Once the TIN is formed, the height value at any location p within a triangle can be calculated through an interpolation of height values of the nodes of the triangle. As described above, sub-contour lines whose height values are between contour L1 and L2 can be easily generated.

The contour lines are a common data source for digital elevation data used for generating a TIN model. In general, an inflection point of a contour line is selected as a vertex of a triangle constituting the TIN model. Nodes which can partition a wide region in which the elevation hardly changes are usually efficient.

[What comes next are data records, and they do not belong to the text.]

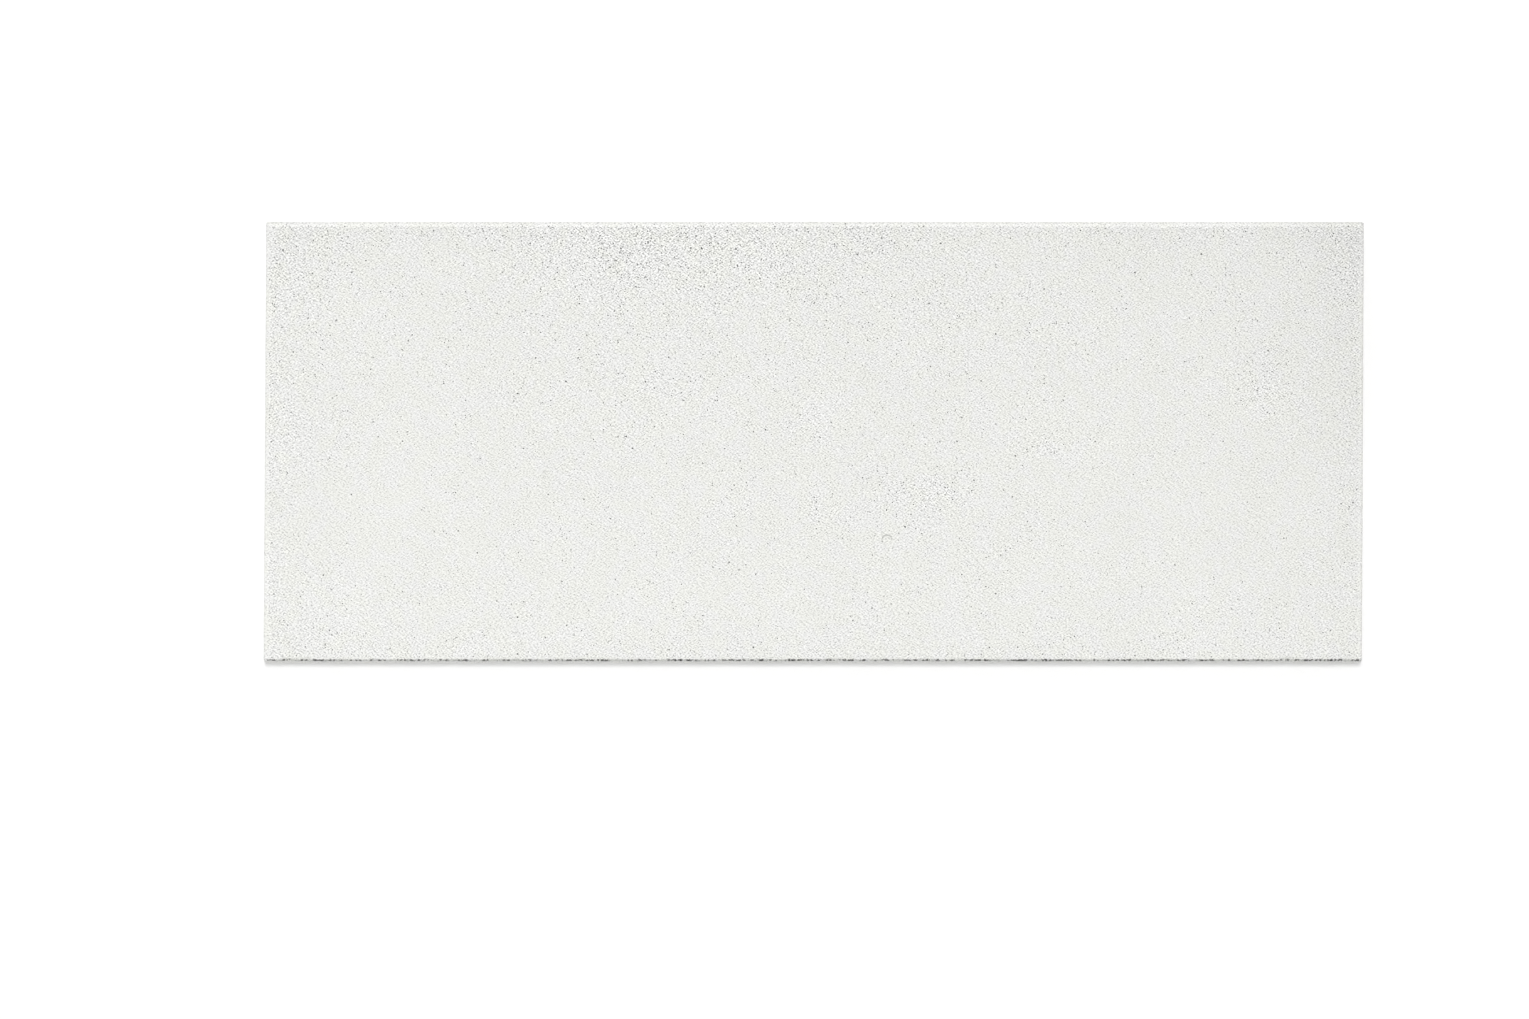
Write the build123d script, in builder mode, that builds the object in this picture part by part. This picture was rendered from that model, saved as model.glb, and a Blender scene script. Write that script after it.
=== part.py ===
from build123d import *
import os

# Rectangular concrete paving slab, pressed in one piece and lying flat as it is laid.
# The origin is the middle of the underside: X runs along the length, Y across the width, Z up.
# All sizes are in millimetres.

# Driving dimensions
slab_length = 1000.0
slab_width = 400.0
slab_thickness = 50.0
# Round-over that the mould gives to the edge all round the walking face
arris_radius = 3.0
# Radius left at the four corners of the flat walking face, inside the round-over
face_corner_radius = 0.5
# Small bevel all round the underside, where the mix is struck off
bed_bevel = 1.0

# The upright corners turn about the same centres as the corners of the walking face.
corner_radius = face_corner_radius + arris_radius

# Slab: a rounded rectangle raised to its thickness, then its two rims are broken
with BuildPart() as paving_slab:
    with BuildSketch(Plane.XY) as outline:
        RectangleRounded(slab_length, slab_width, corner_radius)
    extrude(amount=slab_thickness)
    walking_face = paving_slab.faces().sort_by(Axis.Z)[-1]
    fillet(walking_face.edges(), radius=arris_radius)
    bed_face = paving_slab.faces().sort_by(Axis.Z)[0]
    chamfer(bed_face.edges(), length=bed_bevel)
paving_slab.part.label = "paving_slab"

os.makedirs("parts", exist_ok=True)
export_step(paving_slab.part, "parts/paving_slab.step")
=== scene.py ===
"""A pressed concrete paving slab with an open-pored walking face, lying flat on a plain white floor."""

import math

import bpy
import numpy as np
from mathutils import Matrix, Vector


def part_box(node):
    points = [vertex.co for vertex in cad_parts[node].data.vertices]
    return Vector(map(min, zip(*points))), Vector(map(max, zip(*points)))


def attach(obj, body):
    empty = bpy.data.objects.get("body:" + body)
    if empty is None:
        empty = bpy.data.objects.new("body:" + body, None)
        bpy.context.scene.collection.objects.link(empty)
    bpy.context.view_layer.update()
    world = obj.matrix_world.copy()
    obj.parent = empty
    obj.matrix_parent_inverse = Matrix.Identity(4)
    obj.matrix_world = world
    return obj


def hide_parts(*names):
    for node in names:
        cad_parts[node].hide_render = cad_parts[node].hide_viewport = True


bl_info = {
    "name": "Concrete paving slab",
    "version": (1, 0, 0),
    "blender": (4, 5, 0),
    "location": "3D View > Sidebar > Paving slab",
    "description": "Models a pressed concrete slab with open pores, and sets its floor, lamps and camera",
    "category": "Object",
}

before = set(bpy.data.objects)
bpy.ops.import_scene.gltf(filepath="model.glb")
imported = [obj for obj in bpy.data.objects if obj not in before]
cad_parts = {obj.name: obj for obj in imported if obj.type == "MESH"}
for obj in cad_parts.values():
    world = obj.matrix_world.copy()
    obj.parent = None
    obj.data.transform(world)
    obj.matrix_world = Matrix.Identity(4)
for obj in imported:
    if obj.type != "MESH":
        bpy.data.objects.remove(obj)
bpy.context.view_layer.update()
slab_low, slab_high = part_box("paving_slab")
SLAB_SIZE = slab_high - slab_low

MM = 0.001
# The seed of every random draw
SEED = 2411
# The slab's sizes in millimetres, as the concrete's patterns have them
HALF_LENGTH = SLAB_SIZE.x / 2 / MM
HALF_WIDTH = SLAB_SIZE.y / 2 / MM
THICKNESS = SLAB_SIZE.z / MM

# The photograph's frame, and where the slab's walking face lies in it, in pixels
PHOTO_WIDTH = 1529
PHOTO_HEIGHT = 1019
FACE_LEFT = 264.7
FACE_RIGHT = 1363.2
FACE_TOP = 221.6
FACE_BOTTOM = 660.8
# The slab in the photograph is a little out of square: its ends lean by this much over its depth
OUT_OF_SQUARE = 2.1 * MM
METRES_PER_PIXEL = (SLAB_SIZE.x - OUT_OF_SQUARE) / (FACE_RIGHT - FACE_LEFT)
FACE_MIDDLE = ((FACE_LEFT + FACE_RIGHT) / 2, (FACE_TOP + FACE_BOTTOM) / 2)


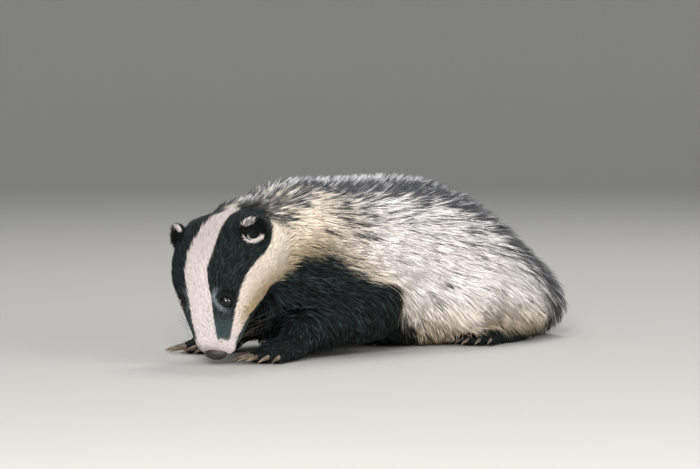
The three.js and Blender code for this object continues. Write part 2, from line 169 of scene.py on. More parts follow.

On the other hand, density of nodes may be increased in a region in which the elevation changes drastically.

Next, a detailed description is given of the processing (S4, S5) of generating sub-contour lines according to the method proposed in this specification.

In Step S4, as illustrated in Fig. 5, the processing unit 140 provides a point A in a flattened region first by executing the vector field generating sub-program 164. Though Fig. 5 illustrates the one point A, as illustrated in the vector field of Fig. 9, the points A are provided in the form of a mesh at a predetermined interval in the flattened region.

Moreover, two contour lines C1 and C2 neighboring the point A are determined, a point Pi is provided on the contour line C1, and a point Qj is provided on the contour line C2.

Then, effect vectors Vpij and Vqij are defined at the point A. The directions of the vectors Vpij and Vqij are respectively directions from the point A to the point Pi and to the point Qj, and the magnitudes thereof are represented by the following equations.
|Vpij|=|AQj|/(|APi|+|AQj|)
|Vqij|=|APi|/(|APi|+|AQj|)
In the above-mentioned equations, |APi| is the distance between the point A and the point Pi, and |AQj| is the distance between the point A and the point Qi.

Then, the effect vectors Vpij and Vqij are calculated for all combinations of the point Pi and the point Qj in the flattened region, and the calculated effect vectors Vpij and Vqij are summed to calculate a resultant vector V. As a result, the vector V which is the accumulation of all effects from the neighboring two contour lines C1 and C2 is obtained. It should be noted that the resultant vector V is divided by the number of accumulated vectors. In this way, the magnitude of the vector V is 1 on each of the contour lines C1 and C2, and the magnitude of the vector V is 0 on a center line of the contour lines C1 and C2.

As illustrated in Fig. 9, a vector field of the effect vectors is generated by repeating the processing described above for all the points A. This vector field changes smoothly between the contour lines C1 and C2, and this vector field can be used to interpolate the elevation between existing contour lines.

Then, in Step S5, a sub-contour line is generated by connecting points at which the magnitudes of calculated effect vectors are the same.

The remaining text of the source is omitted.